Explain a lap around Pocono.
"Turn one is probably the easiest of the three - you drive it in kind of deep and then try to float the car through the corner. You go down the backstretch and into the tunnel turn and it's basically one lane. It's flat and very line-sensitive. You've got to make sure you're right on your marks every lap when you go through there. Then you've got a short chute into turn three. It's a big, long corner and it too is very line-sensitive. Add the fact that we've got a straightaway that's three-quarters of a mile long after that, and it's very important that you get through the last corner well. You need to come off the corner quickly so that you're not bogged down when you start down that long straightaway. Each corner has its challenges, and each one tends to present a different set of circumstances with each lap you make."
From a driver's standpoint, what's your biggest challenge at Pocono?
"All three corners are different - that's the most challenging part.

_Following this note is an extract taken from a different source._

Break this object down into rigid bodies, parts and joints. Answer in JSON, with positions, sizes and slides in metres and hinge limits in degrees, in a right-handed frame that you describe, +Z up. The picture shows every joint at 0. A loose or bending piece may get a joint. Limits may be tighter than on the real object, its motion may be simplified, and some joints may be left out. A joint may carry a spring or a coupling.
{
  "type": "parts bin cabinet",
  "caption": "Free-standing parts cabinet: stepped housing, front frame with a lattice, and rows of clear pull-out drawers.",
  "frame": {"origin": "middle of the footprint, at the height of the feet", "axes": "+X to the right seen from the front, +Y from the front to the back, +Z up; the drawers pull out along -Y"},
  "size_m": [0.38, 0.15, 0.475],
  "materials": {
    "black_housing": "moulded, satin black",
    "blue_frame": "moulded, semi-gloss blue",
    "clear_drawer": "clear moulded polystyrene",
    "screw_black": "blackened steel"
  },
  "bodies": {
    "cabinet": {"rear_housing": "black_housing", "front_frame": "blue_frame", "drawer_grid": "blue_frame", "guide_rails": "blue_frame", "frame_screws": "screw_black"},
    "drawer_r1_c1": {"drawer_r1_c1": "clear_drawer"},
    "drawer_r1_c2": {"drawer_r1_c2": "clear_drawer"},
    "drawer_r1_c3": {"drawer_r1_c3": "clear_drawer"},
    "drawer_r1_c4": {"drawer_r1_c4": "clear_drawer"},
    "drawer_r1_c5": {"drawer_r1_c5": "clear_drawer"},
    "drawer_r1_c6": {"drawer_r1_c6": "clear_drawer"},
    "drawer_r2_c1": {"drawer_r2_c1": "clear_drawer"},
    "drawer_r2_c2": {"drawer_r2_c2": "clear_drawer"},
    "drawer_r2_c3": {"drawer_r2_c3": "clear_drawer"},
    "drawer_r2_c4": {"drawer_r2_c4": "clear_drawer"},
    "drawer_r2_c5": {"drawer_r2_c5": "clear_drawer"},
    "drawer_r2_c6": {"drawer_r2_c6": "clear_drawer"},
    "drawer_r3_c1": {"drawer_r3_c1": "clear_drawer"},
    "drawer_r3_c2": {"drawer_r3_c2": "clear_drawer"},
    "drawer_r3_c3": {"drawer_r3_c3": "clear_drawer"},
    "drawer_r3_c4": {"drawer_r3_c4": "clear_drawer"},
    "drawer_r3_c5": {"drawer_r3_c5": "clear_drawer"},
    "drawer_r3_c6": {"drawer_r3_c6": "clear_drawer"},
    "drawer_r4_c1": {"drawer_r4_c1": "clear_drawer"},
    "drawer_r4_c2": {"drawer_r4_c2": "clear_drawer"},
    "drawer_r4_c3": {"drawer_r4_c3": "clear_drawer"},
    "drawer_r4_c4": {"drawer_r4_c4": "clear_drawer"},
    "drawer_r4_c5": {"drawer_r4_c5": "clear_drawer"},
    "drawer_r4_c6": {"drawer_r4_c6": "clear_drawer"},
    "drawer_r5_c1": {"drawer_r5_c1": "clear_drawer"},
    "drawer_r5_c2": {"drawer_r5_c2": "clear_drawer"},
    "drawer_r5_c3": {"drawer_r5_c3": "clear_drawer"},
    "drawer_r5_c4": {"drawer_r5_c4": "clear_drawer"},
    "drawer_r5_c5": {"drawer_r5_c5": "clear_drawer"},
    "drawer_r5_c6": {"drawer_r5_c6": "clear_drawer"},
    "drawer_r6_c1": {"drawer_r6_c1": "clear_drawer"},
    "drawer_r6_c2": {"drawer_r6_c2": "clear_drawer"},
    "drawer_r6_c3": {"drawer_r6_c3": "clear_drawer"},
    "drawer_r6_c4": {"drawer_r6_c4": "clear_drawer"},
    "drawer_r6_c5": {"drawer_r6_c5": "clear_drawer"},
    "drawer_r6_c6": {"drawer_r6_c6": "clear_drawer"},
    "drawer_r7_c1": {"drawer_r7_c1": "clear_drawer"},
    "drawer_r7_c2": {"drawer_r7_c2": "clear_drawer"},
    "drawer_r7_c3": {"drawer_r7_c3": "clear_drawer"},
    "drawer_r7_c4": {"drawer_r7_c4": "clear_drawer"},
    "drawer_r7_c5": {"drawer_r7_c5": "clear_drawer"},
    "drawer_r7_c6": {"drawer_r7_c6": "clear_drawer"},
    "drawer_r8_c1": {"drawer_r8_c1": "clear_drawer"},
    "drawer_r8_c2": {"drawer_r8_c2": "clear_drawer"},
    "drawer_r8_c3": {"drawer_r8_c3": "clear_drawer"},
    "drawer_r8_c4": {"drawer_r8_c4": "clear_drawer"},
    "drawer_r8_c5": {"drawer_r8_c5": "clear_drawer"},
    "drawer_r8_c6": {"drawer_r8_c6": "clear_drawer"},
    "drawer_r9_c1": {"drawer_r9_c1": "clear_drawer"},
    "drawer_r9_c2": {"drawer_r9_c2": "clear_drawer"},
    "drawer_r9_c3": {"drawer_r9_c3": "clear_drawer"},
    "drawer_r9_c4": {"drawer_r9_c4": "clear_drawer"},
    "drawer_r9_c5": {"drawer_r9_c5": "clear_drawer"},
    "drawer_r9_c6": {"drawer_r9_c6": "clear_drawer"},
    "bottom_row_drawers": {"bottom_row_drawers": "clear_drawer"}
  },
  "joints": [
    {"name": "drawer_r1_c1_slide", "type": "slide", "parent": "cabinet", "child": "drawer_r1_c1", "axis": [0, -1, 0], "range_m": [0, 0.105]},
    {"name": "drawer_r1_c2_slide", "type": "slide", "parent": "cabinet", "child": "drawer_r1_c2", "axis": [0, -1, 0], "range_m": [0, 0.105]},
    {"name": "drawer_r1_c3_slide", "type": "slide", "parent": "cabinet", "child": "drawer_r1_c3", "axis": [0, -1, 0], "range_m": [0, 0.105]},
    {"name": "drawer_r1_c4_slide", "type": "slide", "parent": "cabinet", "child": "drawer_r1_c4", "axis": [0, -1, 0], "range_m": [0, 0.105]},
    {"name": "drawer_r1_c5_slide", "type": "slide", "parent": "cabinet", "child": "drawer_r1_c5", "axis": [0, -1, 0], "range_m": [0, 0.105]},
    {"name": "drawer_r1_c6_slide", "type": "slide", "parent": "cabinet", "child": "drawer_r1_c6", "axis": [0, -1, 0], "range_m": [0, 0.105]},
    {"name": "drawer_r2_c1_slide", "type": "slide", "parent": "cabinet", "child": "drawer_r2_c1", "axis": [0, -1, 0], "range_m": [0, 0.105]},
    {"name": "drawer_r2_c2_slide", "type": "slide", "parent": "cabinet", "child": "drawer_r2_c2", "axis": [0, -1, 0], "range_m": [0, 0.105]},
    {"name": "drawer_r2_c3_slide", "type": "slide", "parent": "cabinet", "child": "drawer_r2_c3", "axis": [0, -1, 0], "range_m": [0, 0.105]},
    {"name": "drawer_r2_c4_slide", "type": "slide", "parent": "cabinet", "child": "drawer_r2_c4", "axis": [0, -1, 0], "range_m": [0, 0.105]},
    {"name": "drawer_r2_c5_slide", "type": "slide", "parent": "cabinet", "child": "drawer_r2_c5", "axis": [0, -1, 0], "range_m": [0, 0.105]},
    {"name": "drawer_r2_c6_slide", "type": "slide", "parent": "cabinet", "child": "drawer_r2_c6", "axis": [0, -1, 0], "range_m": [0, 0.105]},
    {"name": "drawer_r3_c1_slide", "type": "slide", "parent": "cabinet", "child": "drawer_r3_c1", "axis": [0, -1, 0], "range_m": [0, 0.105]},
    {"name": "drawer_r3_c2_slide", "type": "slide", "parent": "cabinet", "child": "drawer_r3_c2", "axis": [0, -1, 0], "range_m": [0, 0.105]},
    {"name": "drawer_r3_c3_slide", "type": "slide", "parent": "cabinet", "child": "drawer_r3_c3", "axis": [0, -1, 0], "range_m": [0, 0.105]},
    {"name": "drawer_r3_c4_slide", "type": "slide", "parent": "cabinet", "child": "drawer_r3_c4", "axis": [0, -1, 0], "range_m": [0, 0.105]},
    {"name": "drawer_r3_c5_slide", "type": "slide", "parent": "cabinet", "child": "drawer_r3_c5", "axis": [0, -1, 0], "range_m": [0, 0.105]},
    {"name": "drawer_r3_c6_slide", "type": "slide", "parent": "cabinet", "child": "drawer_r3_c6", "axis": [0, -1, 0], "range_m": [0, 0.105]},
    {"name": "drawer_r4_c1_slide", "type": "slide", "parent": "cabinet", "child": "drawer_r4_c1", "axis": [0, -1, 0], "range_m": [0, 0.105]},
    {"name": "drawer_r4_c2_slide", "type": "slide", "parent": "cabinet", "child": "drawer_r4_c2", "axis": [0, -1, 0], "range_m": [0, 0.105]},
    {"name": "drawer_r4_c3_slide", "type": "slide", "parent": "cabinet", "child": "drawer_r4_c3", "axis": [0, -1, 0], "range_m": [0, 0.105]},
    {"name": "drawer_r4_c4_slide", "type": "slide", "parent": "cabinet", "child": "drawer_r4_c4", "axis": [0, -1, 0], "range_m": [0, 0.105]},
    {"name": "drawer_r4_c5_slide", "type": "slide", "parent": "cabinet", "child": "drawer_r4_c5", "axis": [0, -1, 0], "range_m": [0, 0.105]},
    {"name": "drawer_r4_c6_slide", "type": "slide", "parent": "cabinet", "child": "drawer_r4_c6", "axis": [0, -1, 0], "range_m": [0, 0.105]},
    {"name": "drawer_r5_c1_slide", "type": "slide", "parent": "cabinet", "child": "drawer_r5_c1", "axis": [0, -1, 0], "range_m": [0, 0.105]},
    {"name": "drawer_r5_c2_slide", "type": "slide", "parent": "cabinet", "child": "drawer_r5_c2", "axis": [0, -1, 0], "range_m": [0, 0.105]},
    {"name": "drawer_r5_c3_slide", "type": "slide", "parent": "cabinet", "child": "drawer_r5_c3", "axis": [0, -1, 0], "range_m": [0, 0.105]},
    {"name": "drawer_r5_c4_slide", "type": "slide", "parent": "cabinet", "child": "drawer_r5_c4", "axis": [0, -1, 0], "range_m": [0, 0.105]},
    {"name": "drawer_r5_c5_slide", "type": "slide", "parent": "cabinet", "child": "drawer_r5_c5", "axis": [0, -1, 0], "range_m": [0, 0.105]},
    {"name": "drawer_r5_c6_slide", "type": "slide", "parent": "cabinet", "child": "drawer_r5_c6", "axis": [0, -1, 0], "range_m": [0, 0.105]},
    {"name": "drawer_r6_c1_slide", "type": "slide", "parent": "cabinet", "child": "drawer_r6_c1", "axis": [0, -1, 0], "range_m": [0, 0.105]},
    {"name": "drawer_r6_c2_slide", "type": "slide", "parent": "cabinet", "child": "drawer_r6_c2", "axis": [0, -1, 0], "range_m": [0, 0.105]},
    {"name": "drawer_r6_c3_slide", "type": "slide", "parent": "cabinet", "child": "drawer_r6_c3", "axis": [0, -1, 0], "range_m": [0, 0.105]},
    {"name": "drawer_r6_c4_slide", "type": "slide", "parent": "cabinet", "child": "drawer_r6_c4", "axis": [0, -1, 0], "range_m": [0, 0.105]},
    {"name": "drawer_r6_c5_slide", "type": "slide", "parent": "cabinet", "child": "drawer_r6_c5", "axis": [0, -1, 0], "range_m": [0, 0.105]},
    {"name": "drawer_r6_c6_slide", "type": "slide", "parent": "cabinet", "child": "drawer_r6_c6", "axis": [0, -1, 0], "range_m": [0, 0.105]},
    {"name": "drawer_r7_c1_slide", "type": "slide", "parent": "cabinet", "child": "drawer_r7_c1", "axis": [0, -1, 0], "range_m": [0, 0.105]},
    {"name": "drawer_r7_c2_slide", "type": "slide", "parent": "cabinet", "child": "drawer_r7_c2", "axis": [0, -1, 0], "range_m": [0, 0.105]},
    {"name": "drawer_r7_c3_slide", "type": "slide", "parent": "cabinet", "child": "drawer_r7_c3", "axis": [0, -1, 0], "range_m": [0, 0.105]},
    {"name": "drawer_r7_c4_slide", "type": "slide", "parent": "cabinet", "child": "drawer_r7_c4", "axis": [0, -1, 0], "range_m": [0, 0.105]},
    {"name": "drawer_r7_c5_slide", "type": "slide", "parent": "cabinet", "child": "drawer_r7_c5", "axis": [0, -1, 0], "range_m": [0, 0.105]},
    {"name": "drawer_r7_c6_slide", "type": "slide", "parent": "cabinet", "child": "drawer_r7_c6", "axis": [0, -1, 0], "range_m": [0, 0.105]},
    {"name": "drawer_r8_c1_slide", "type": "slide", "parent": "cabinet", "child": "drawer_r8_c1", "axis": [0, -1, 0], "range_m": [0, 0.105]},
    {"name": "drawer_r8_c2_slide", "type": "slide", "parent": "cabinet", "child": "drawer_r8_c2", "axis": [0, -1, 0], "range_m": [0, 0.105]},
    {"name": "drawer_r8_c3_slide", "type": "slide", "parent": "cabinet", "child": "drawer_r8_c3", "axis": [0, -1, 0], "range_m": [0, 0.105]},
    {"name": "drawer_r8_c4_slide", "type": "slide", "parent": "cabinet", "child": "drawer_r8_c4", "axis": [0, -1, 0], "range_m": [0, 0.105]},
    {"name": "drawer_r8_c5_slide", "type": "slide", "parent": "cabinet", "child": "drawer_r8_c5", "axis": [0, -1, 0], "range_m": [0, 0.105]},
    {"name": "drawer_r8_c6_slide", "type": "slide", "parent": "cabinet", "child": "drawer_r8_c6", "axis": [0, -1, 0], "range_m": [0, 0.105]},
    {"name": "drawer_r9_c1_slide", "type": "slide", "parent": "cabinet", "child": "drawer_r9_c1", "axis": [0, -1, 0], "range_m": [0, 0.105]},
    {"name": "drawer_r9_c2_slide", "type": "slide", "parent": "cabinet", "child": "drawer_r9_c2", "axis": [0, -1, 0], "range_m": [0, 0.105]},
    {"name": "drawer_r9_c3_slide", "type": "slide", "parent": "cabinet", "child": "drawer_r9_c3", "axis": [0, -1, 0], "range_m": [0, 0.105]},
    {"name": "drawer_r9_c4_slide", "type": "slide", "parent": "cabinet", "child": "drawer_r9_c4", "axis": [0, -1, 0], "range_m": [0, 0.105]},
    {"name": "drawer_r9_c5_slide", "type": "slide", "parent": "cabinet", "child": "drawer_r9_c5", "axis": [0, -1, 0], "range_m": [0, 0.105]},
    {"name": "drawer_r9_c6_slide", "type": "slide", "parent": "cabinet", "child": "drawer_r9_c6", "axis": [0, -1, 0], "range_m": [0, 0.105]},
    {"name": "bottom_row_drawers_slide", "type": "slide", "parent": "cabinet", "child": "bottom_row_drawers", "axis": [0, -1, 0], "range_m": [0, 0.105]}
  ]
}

It seems like you can always get your car good in two of the three corners, but the guys who are contending for the win are the guys who can get their car good for all three corners, which is very hard to do. It seems like if we can get our car to go through the tunnel turn well, then we're normally able to get it to go through the rest of the racetrack well. The tunnel turn seems to be our toughest turn on the racetrack. Getting through turn two and the last corner of the racetrack that's flat, long and sweeping - those seem to be the toughest two corners to get through. And if you're a little bit off, you're a bunch off. If there's a guy who can get all three of those corners right, then that's the guy who's going to win the race."